TASK PROMPT:
Produce word for word the lines of the data below running from the one that has "Keep writing the" to the one that has "cloud_size: float = 14.0", inclusive, and no others.
====== SUPPLIED MATERIAL ======
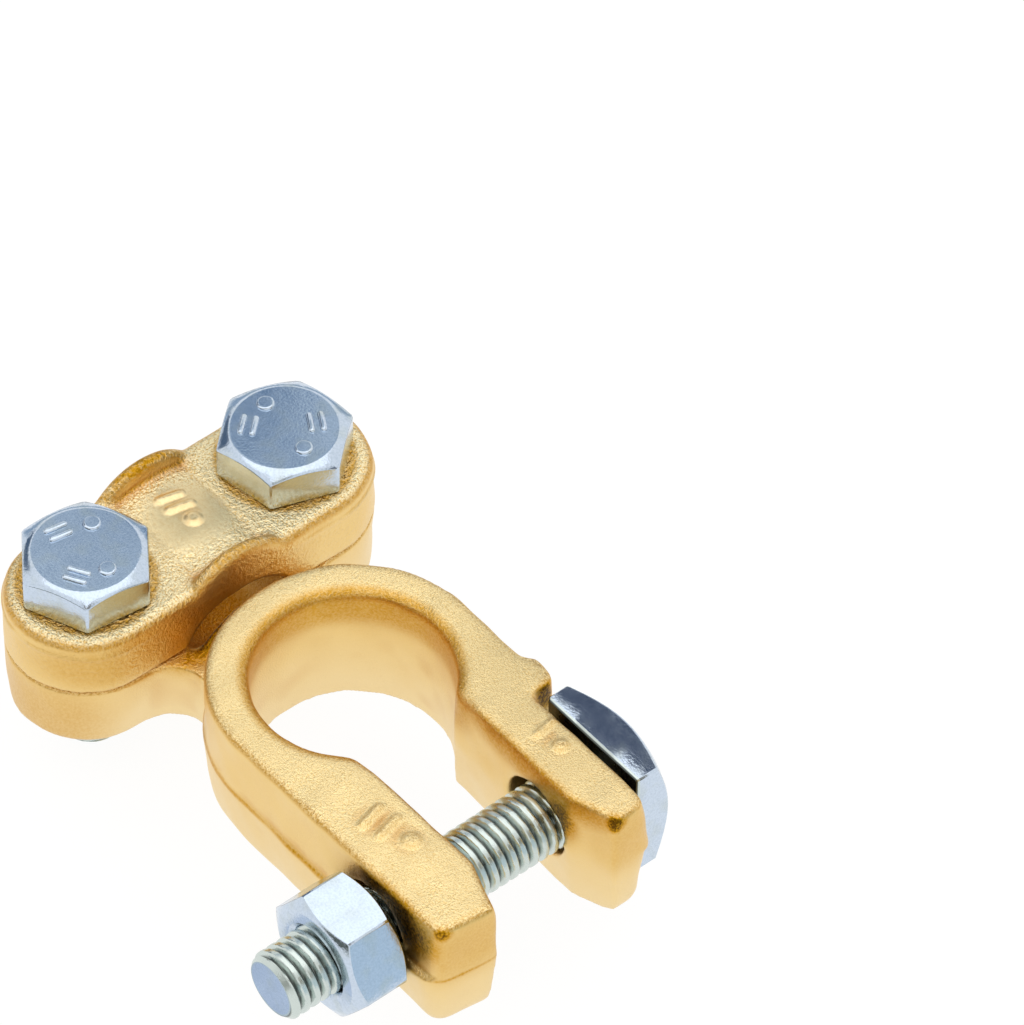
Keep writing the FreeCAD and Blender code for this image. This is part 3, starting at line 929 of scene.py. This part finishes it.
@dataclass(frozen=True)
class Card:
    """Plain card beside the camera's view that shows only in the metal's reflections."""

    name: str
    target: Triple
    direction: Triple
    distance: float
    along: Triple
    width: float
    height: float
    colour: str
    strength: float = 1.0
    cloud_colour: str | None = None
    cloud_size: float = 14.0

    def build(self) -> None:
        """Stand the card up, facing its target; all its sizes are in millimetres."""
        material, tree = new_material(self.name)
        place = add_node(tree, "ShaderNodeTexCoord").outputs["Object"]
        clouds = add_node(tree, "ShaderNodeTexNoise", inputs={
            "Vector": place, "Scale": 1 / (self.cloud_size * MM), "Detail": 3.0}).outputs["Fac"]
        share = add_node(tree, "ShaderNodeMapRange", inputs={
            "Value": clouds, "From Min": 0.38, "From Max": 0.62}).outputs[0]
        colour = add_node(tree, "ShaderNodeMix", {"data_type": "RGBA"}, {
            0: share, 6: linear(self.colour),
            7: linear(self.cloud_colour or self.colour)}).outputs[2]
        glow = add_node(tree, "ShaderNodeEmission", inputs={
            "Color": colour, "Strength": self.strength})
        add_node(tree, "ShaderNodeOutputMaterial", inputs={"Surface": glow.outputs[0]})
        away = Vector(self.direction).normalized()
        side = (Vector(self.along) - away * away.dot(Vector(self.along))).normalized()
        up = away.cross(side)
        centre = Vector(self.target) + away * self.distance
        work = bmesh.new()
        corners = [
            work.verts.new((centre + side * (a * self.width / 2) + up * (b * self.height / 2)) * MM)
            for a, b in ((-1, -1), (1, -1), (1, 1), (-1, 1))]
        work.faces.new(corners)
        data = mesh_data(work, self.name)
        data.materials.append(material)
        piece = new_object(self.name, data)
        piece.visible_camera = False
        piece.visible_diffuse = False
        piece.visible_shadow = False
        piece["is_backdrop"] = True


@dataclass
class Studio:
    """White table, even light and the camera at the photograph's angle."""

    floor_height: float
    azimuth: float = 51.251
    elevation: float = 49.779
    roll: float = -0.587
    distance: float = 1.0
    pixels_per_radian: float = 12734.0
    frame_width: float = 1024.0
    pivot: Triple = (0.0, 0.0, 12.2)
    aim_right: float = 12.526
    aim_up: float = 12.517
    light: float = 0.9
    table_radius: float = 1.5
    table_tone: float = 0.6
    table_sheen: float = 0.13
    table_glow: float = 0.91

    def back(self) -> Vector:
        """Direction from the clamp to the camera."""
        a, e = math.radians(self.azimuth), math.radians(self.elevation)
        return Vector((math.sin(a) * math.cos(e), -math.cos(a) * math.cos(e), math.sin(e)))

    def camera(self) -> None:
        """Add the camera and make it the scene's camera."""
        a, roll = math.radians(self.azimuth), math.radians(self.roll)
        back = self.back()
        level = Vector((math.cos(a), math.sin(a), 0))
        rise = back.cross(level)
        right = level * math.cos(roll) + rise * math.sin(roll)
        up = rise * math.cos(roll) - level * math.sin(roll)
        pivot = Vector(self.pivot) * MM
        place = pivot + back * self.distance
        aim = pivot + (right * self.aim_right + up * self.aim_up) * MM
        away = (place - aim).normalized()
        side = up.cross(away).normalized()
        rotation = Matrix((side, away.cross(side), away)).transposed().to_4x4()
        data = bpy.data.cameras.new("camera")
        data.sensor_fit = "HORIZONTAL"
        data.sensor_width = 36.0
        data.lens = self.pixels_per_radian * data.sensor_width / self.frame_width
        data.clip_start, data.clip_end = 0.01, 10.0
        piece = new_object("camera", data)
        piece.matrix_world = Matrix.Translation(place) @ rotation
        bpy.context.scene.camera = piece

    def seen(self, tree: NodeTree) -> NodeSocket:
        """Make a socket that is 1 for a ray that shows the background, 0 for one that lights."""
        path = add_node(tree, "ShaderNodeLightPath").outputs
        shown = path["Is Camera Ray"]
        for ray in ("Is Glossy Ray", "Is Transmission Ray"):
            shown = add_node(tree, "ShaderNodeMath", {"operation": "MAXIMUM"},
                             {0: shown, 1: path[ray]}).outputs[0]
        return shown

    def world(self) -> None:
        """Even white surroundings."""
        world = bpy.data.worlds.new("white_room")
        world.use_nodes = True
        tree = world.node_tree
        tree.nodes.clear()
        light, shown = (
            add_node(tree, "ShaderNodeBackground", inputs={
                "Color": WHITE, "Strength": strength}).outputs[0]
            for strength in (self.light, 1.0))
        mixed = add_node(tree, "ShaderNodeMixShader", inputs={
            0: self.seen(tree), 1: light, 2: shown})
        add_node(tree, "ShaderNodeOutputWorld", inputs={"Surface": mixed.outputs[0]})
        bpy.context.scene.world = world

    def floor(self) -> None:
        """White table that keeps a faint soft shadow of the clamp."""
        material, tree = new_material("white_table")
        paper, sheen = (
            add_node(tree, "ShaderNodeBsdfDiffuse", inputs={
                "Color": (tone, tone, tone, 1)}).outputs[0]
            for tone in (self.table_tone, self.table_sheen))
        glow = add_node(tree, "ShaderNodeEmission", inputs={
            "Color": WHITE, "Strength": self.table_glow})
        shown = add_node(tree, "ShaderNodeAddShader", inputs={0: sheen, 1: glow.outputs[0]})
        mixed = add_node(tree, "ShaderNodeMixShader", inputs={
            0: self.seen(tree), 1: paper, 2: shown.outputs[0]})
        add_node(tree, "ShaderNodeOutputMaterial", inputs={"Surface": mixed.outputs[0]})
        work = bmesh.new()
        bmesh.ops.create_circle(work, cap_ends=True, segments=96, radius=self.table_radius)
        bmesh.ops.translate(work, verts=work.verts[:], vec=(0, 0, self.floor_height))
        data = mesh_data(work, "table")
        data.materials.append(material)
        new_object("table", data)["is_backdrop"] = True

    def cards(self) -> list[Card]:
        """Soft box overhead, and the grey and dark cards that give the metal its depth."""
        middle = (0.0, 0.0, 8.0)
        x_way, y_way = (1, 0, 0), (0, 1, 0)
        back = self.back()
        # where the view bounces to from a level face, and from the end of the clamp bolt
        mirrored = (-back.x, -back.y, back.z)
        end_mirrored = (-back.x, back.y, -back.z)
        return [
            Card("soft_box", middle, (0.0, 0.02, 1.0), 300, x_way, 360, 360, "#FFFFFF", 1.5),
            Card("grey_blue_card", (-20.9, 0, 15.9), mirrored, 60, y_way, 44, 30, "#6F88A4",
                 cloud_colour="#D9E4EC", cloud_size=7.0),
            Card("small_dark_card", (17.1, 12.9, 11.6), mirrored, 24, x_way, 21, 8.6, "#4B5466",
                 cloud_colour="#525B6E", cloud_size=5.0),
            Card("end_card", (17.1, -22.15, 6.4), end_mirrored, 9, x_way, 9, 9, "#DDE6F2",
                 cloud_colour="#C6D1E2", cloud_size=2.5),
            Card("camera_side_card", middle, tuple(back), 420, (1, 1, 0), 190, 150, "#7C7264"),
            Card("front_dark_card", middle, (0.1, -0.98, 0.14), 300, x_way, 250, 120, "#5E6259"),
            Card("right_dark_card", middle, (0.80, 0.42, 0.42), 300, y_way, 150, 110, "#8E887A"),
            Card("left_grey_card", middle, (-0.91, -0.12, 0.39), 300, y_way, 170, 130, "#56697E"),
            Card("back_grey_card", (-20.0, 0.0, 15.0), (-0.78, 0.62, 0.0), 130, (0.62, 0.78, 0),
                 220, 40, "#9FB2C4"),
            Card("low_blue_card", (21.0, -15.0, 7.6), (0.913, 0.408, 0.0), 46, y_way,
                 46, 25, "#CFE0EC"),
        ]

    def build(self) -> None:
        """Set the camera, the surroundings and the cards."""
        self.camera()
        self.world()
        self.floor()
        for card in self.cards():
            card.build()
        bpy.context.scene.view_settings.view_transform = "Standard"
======
====== SUPPLIED MATERIAL ======
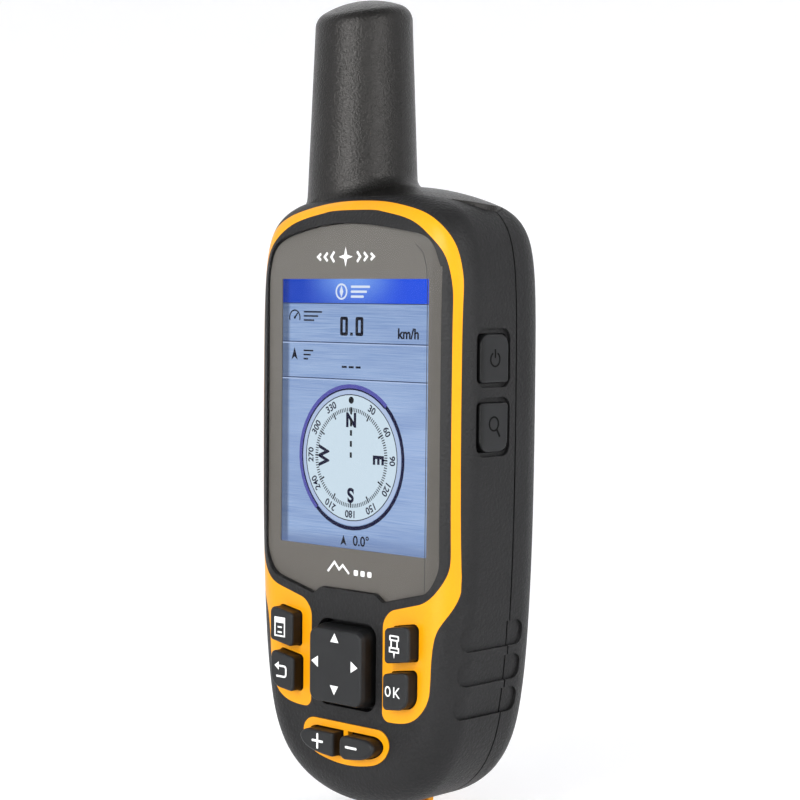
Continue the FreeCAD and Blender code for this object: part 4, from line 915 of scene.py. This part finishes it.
======
====== SUPPLIED MATERIAL ======
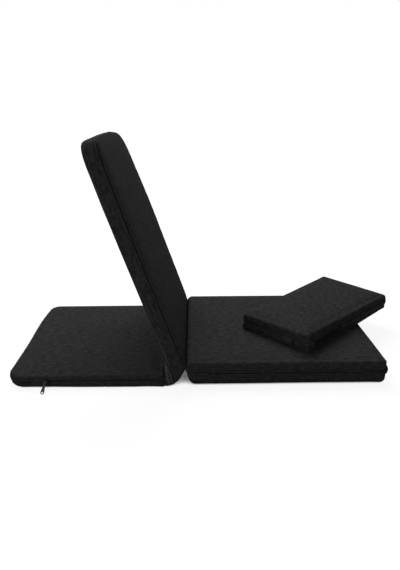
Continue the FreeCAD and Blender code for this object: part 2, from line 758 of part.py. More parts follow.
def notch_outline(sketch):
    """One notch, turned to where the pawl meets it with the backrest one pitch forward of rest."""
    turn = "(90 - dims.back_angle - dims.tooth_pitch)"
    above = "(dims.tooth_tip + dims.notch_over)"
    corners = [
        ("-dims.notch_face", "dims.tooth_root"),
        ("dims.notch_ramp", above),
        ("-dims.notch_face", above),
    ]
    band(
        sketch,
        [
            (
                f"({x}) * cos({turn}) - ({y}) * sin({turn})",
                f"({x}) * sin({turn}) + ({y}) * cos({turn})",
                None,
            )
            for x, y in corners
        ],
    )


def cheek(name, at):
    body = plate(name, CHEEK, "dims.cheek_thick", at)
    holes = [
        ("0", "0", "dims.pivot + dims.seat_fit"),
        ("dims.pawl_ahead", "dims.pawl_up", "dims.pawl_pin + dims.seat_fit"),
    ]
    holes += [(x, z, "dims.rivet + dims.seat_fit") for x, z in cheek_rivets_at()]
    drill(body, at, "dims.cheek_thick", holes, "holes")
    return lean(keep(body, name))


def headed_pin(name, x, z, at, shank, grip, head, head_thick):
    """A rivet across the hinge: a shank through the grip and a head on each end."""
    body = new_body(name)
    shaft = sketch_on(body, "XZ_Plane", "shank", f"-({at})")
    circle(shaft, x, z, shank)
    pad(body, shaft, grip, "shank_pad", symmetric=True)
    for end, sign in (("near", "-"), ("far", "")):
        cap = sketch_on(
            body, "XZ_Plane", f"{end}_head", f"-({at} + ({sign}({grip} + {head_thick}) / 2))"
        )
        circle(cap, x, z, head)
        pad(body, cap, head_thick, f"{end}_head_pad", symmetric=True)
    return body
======
WRITTEN SOLUTION:
Keep writing the FreeCAD and Blender code for this image. This is part 3, starting at line 929 of scene.py. This part finishes it.
@dataclass(frozen=True)
class Card:
    """Plain card beside the camera's view that shows only in the metal's reflections."""

    name: str
    target: Triple
    direction: Triple
    distance: float
    along: Triple
    width: float
    height: float
    colour: str
    strength: float = 1.0
    cloud_colour: str | None = None
    cloud_size: float = 14.0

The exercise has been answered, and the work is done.